#### WHAT YOU NEED TO DO:
Print every record below exactly as written.

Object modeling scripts

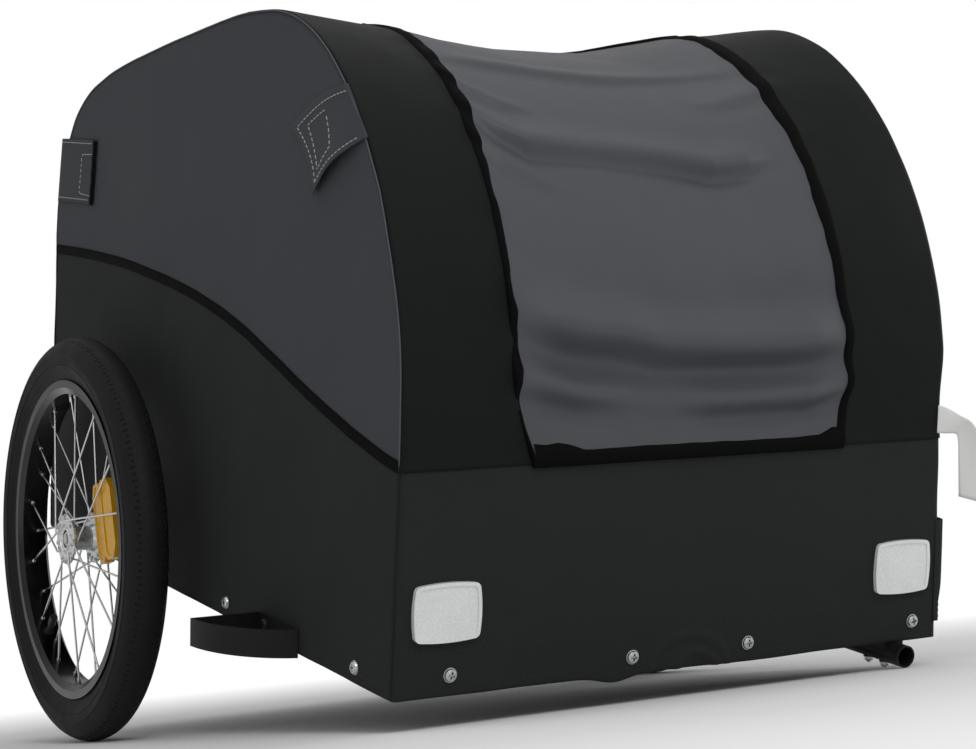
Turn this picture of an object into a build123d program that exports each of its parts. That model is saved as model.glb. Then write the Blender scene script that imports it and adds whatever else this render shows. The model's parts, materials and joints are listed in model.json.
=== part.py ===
"""Two-wheeled bicycle cargo trailer with a soft cover, parked nose-down with its tow bar off.

Everything is modelled level in the trailer's own frame: X across (+X is the trailer's left),
Y backwards from the front panel, Z up from the fabric's lower edge. The last section then turns
the whole trailer nose-down about X until the tow socket and both tyres stand on the floor, and
puts the origin on the floor under the middle of the whole.
"""
from build123d import *
import math
import os

os.makedirs("parts", exist_ok=True)

# ---------------------------------------------------------------- driving dimensions (mm, degrees)
# soft body
tub_width = 551.0            # outside the fabric at its lower edge
tub_length = 827.0
side_lean = 1.35             # each side leans in towards the roof
cloth = 1.6                  # fabric with its backing
hem_height = 183.0           # top of the black front panel
rear_seam_height = 305.0     # top of the black rear panel
roof_height = 546.0
hood_depth = 280.0           # the hood's front is a quarter ellipse this deep
apex_y = 297.0               # where the roof starts to fall towards the back
crown_radius = 540.0         # roof just behind the apex
crown_fall = 6.8             # roof slope at the end of the crown
roof_fall = 9.9              # roof slope where the shoulder begins
shoulder_radius = 583.0
shoulder_fall = 18.1         # roof slope where the rear corner begins
rear_corner_radius = 169.0
hood_end_y = 330.0           # seam across the roof between hood and roof panel
window_width = 336.0         # grey front panel between the two hood bands, over its binding
binding_width = 13.0
binding_height = 1.2
# frame
rail = 25.0                  # square steel tube
rail_wall = 1.5
skirt_drop = 3.0             # fabric hangs this much below the rails
seat_gap = 0.2               # fabric to frame
plate_gap = 0.3              # plates bolted on outside, to the fabric
board = 3.0                  # floor board
front_cross_y = 240.0        # cross rail that carries the back of the tow socket
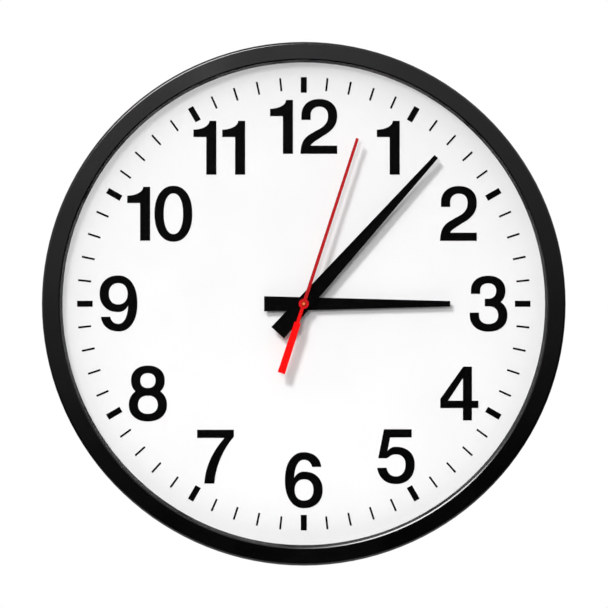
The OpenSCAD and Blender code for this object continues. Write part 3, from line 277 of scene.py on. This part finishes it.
floor_mesh = bpy.data.meshes.new("floor")
shape = bmesh.new()
bmesh.ops.create_circle(shape, cap_ends=True, segments=64, radius=FLOOR_R)
shape.to_mesh(floor_mesh)
shape.free()
floor = bpy.data.objects.new("floor", floor_mesh)
floor.location = (0, 0, FLOOR_Z)
bpy.context.scene.collection.objects.link(floor)
floor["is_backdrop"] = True
print("floor at", round(FLOOR_Z / MM), "mm")

# %% Floor paint
floor_paint = bpy.data.materials.new("floor_paint")
floor_paint.use_nodes = True
floor_paint.node_tree.nodes.clear()
place = add(floor_paint, "TexCoord").outputs["Object"]
from_middle = vector_maths(floor_paint, "LENGTH", place)
fade = ramp(floor_paint, from_middle, FADE_FROM_R, FLOOR_R, eased=True)
underside = add(floor_paint, "NewGeometry").outputs["Backfacing"]
hidden = maths(floor_paint, "MAXIMUM", fade, underside)
paint = add(floor_paint, "BsdfPrincipled", inputs={"Base Color": linear("#f2f2f2"), "Roughness": 0.7})
gone = add(floor_paint, "BsdfTransparent")
faded = add(floor_paint, "MixShader", inputs={0: hidden, 1: paint.outputs[0], 2: gone.outputs[0]})
add(floor_paint, "OutputMaterial", inputs={"Surface": faded.outputs[0]})
floor_mesh.materials.append(floor_paint)
print("painted", floor.name)

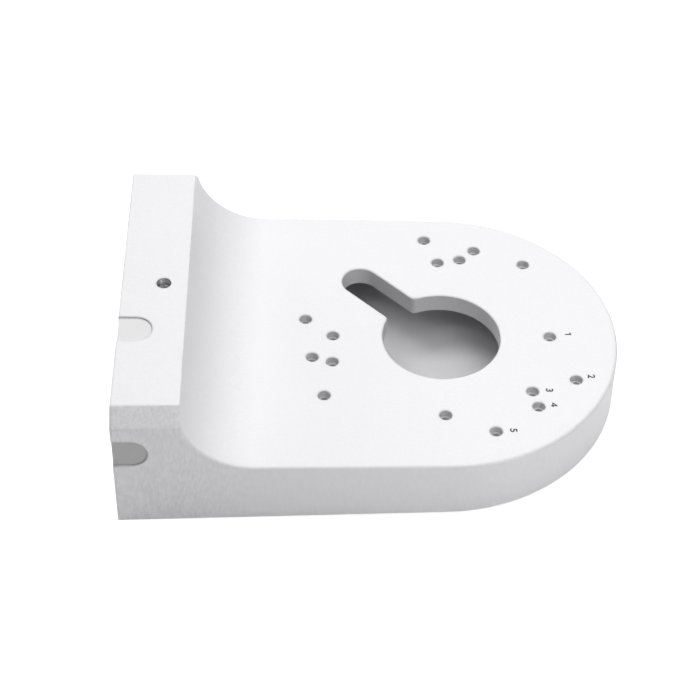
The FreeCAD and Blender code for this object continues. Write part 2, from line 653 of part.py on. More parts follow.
# Hooks that catch the housing's ribs, one and its mirror image
lip_back = "(%s + Sizes.sheet)" % LIP_X
lip_foot = "(%s + Sizes.seat_gap)" % sloped("Sizes.base_wall", lip_back)
hook_over = "(%s + Sizes.sheet)" % HOOK_Z
hook_root = "(%s + Sizes.sheet)" % PLATE_LOW
hook_side_sketch = new_sketch(wall_plate, "hook_side", "XZ_Plane", z="Sizes.hook_offset")
polygon(hook_side_sketch, (("0", HOOK_Z), (LIP_X, HOOK_Z), (LIP_X, lip_foot), (lip_back, lip_foot),
                           (lip_back, hook_over), ("Sizes.sheet", hook_over),
                           ("Sizes.sheet", hook_root), ("0", hook_root)))
pad(wall_plate, "hook", hook_side_sketch, "Sizes.hook_width", both=True)
hook_pad = wall_plate.Tip
mirrored = wall_plate.newObject("PartDesign::Mirrored", "hooks")
mirrored.Originals = [hook_pad]
mirrored.MirrorPlane = (origin_plane(wall_plate, "XZ_Plane"), [""])
wall_plate.Tip = mirrored
doc.recompute()
dress(wall_plate, "Fillet", "hook_bends", "Sizes.bend_round",
      bend_at((0, value_of(HOOK_Z)), (value_of(lip_back), value_of(hook_over))))
dress(wall_plate, "Fillet", "hook_bends_inside", BEND_INSIDE,
      bend_at((value_of(LIP_X), value_of(HOOK_Z)), (size("sheet"), value_of(hook_over))))

# Cable hole and the four slots for the wall screws
holes = new_sketch(wall_plate, "hole_sketch", "YZ_Plane")
circle(holes, "Sizes.cable_hole", y="Sizes.cable_hole_z")
for across in ("Sizes.wall_screw_y / 2", "-Sizes.wall_screw_y / 2"):
    for along in ("Sizes.wall_screw_z / 2", "-Sizes.wall_screw_z / 2"):
        slot(holes, "(%s)" % across, "(%s + (%s))" % (PLATE_MIDDLE, along),
             "(Sizes.wall_slot_length / 2)", "Sizes.wall_slot_radius")
pocket(wall_plate, "holes", holes, "2 * Sizes.sheet", backwards=True)


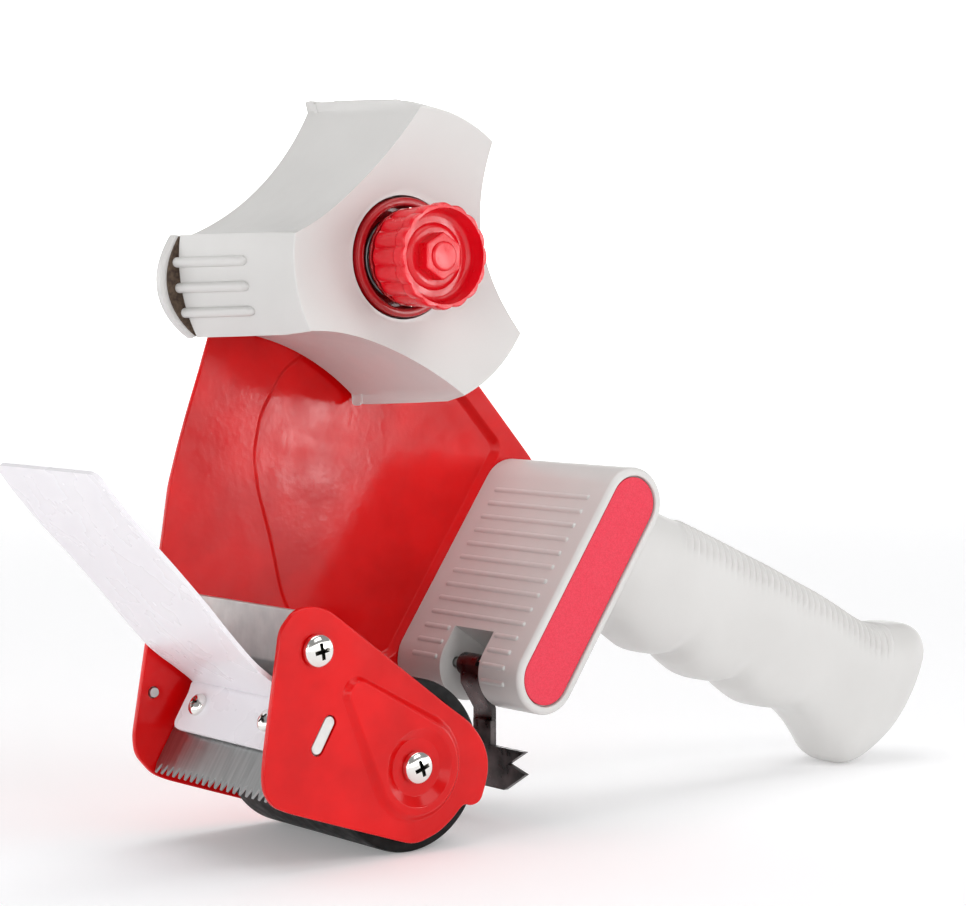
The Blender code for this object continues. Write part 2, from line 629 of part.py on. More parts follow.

#### OUTPUT FOR THIS EXERCISE:
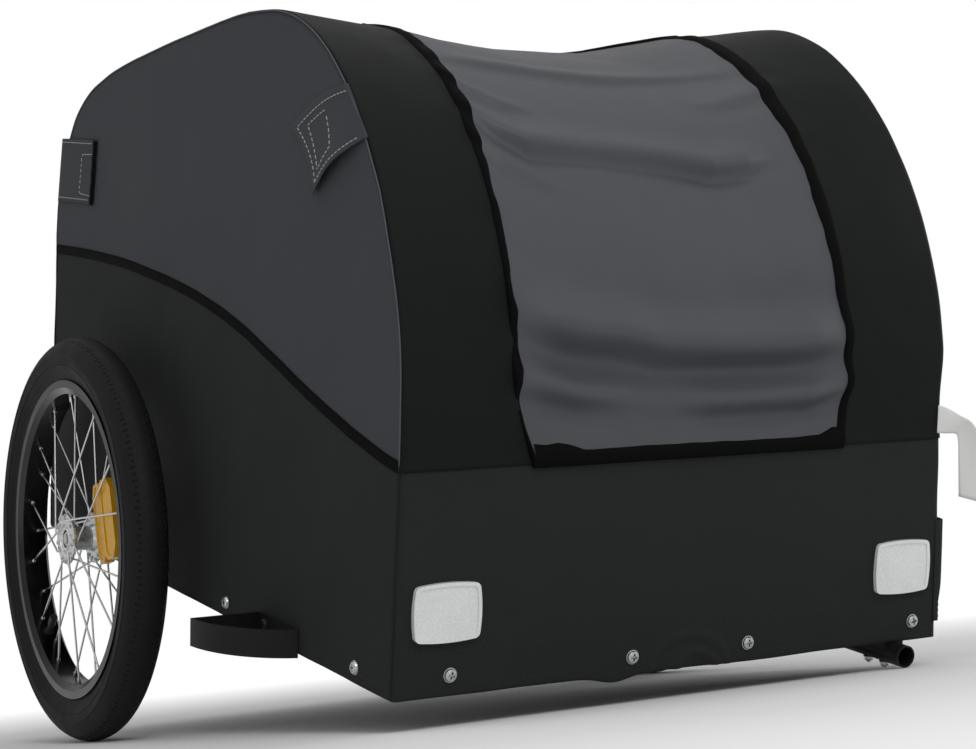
Turn this picture of an object into a build123d program that exports each of its parts. That model is saved as model.glb. Then write the Blender scene script that imports it and adds whatever else this render shows. The model's parts, materials and joints are listed in model.json.
=== part.py ===
"""Two-wheeled bicycle cargo trailer with a soft cover, parked nose-down with its tow bar off.

Everything is modelled level in the trailer's own frame: X across (+X is the trailer's left),
Y backwards from the front panel, Z up from the fabric's lower edge. The last section then turns
the whole trailer nose-down about X until the tow socket and both tyres stand on the floor, and
puts the origin on the floor under the middle of the whole.
"""
from build123d import *
import math
import os

os.makedirs("parts", exist_ok=True)

# ---------------------------------------------------------------- driving dimensions (mm, degrees)
# soft body
tub_width = 551.0            # outside the fabric at its lower edge
tub_length = 827.0
side_lean = 1.35             # each side leans in towards the roof
cloth = 1.6                  # fabric with its backing
hem_height = 183.0           # top of the black front panel
rear_seam_height = 305.0     # top of the black rear panel
roof_height = 546.0
hood_depth = 280.0           # the hood's front is a quarter ellipse this deep
apex_y = 297.0               # where the roof starts to fall towards the back
crown_radius = 540.0         # roof just behind the apex
crown_fall = 6.8             # roof slope at the end of the crown
roof_fall = 9.9              # roof slope where the shoulder begins
shoulder_radius = 583.0
shoulder_fall = 18.1         # roof slope where the rear corner begins
rear_corner_radius = 169.0
hood_end_y = 330.0           # seam across the roof between hood and roof panel
window_width = 336.0         # grey front panel between the two hood bands, over its binding
binding_width = 13.0
binding_height = 1.2
# frame
rail = 25.0                  # square steel tube
rail_wall = 1.5
skirt_drop = 3.0             # fabric hangs this much below the rails
seat_gap = 0.2               # fabric to frame
plate_gap = 0.3              # plates bolted on outside, to the fabric
board = 3.0                  # floor board
front_cross_y = 240.0        # cross rail that carries the back of the tow socket
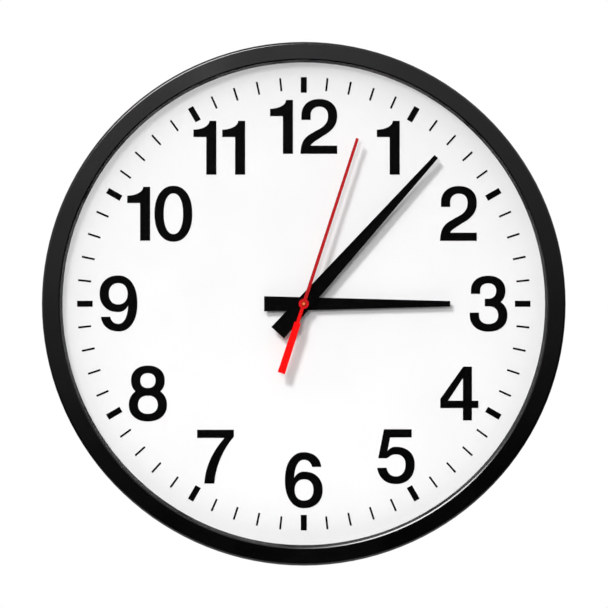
The OpenSCAD and Blender code for this object continues. Write part 3, from line 277 of scene.py on. This part finishes it.
floor_mesh = bpy.data.meshes.new("floor")
shape = bmesh.new()
bmesh.ops.create_circle(shape, cap_ends=True, segments=64, radius=FLOOR_R)
shape.to_mesh(floor_mesh)
shape.free()
floor = bpy.data.objects.new("floor", floor_mesh)
floor.location = (0, 0, FLOOR_Z)
bpy.context.scene.collection.objects.link(floor)
floor["is_backdrop"] = True
print("floor at", round(FLOOR_Z / MM), "mm")

# %% Floor paint
floor_paint = bpy.data.materials.new("floor_paint")
floor_paint.use_nodes = True
floor_paint.node_tree.nodes.clear()
place = add(floor_paint, "TexCoord").outputs["Object"]
from_middle = vector_maths(floor_paint, "LENGTH", place)
fade = ramp(floor_paint, from_middle, FADE_FROM_R, FLOOR_R, eased=True)
underside = add(floor_paint, "NewGeometry").outputs["Backfacing"]
hidden = maths(floor_paint, "MAXIMUM", fade, underside)
paint = add(floor_paint, "BsdfPrincipled", inputs={"Base Color": linear("#f2f2f2"), "Roughness": 0.7})
gone = add(floor_paint, "BsdfTransparent")
faded = add(floor_paint, "MixShader", inputs={0: hidden, 1: paint.outputs[0], 2: gone.outputs[0]})
add(floor_paint, "OutputMaterial", inputs={"Surface": faded.outputs[0]})
floor_mesh.materials.append(floor_paint)
print("painted", floor.name)

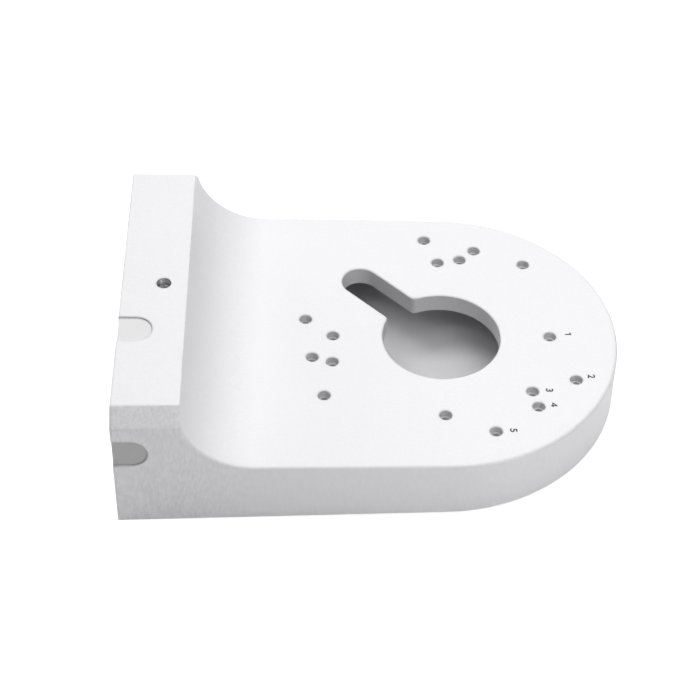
The FreeCAD and Blender code for this object continues. Write part 2, from line 653 of part.py on. More parts follow.
# Hooks that catch the housing's ribs, one and its mirror image
lip_back = "(%s + Sizes.sheet)" % LIP_X
lip_foot = "(%s + Sizes.seat_gap)" % sloped("Sizes.base_wall", lip_back)
hook_over = "(%s + Sizes.sheet)" % HOOK_Z
hook_root = "(%s + Sizes.sheet)" % PLATE_LOW
hook_side_sketch = new_sketch(wall_plate, "hook_side", "XZ_Plane", z="Sizes.hook_offset")
polygon(hook_side_sketch, (("0", HOOK_Z), (LIP_X, HOOK_Z), (LIP_X, lip_foot), (lip_back, lip_foot),
                           (lip_back, hook_over), ("Sizes.sheet", hook_over),
                           ("Sizes.sheet", hook_root), ("0", hook_root)))
pad(wall_plate, "hook", hook_side_sketch, "Sizes.hook_width", both=True)
hook_pad = wall_plate.Tip
mirrored = wall_plate.newObject("PartDesign::Mirrored", "hooks")
mirrored.Originals = [hook_pad]
mirrored.MirrorPlane = (origin_plane(wall_plate, "XZ_Plane"), [""])
wall_plate.Tip = mirrored
doc.recompute()
dress(wall_plate, "Fillet", "hook_bends", "Sizes.bend_round",
      bend_at((0, value_of(HOOK_Z)), (value_of(lip_back), value_of(hook_over))))
dress(wall_plate, "Fillet", "hook_bends_inside", BEND_INSIDE,
      bend_at((value_of(LIP_X), value_of(HOOK_Z)), (size("sheet"), value_of(hook_over))))

# Cable hole and the four slots for the wall screws
holes = new_sketch(wall_plate, "hole_sketch", "YZ_Plane")
circle(holes, "Sizes.cable_hole", y="Sizes.cable_hole_z")
for across in ("Sizes.wall_screw_y / 2", "-Sizes.wall_screw_y / 2"):
    for along in ("Sizes.wall_screw_z / 2", "-Sizes.wall_screw_z / 2"):
        slot(holes, "(%s)" % across, "(%s + (%s))" % (PLATE_MIDDLE, along),
             "(Sizes.wall_slot_length / 2)", "Sizes.wall_slot_radius")
pocket(wall_plate, "holes", holes, "2 * Sizes.sheet", backwards=True)


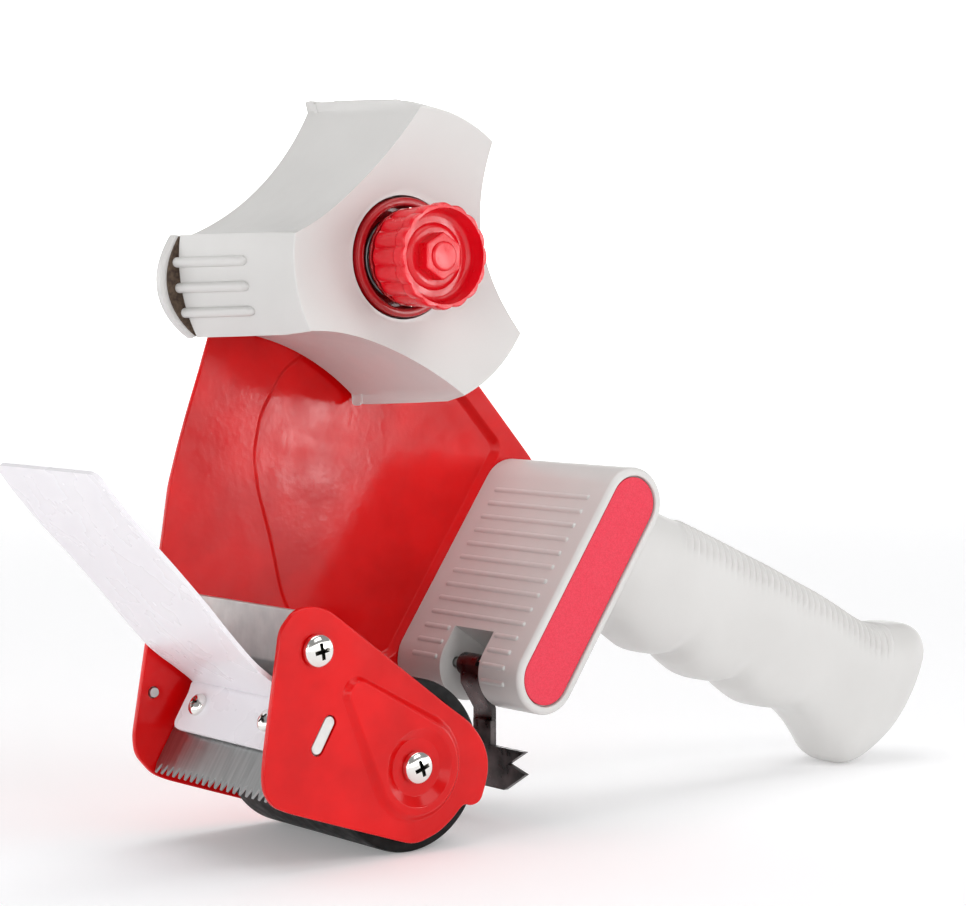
The Blender code for this object continues. Write part 2, from line 629 of part.py on. More parts follow.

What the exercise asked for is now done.